**Set task**
For each line below that contains the string "bodies", copy that line.

::: Material

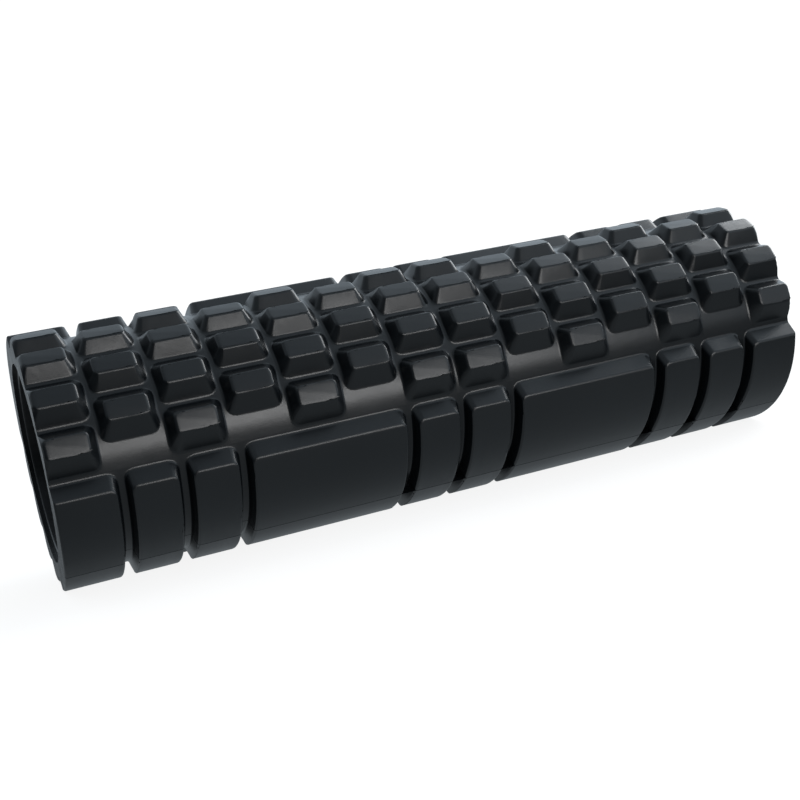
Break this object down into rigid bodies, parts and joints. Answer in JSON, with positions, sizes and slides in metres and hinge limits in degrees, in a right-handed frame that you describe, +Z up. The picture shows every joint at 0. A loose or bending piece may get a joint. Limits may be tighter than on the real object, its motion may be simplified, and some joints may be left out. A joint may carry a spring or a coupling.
{
  "type": "foam roller",
  "caption": "Hollow massage roller: a rigid core tube wrapped in a foam mat moulded with zones of raised blocks and zones of long smooth pads.",
  "frame": {"origin": "on the roller's axis, at the middle of its length", "axes": "+X along the axis, +Z up with the roller lying on the ground, -Y the side with long pads below and blocks above"},
  "size_m": [0.45, 0.139, 0.1386],
  "materials": {
    "core_plastic": "satin extruded ABS, black",
    "foam": "moulded closed-cell EVA foam, black with a satin skin",
    "glue": "cured contact adhesive, black"
  },
  "bodies": {
    "root": {"core_tube": "core_plastic", "core_bond": "glue", "foam_sleeve": "foam", "seam_bond": "glue"}
  },
  "joints": []
}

::::::

**Task solution**
Break this object down into rigid bodies, parts and joints. Answer in JSON, with positions, sizes and slides in metres and hinge limits in degrees, in a right-handed frame that you describe, +Z up. The picture shows every joint at 0. A loose or bending piece may get a joint. Limits may be tighter than on the real object, its motion may be simplified, and some joints may be left out. A joint may carry a spring or a coupling.
  "bodies": {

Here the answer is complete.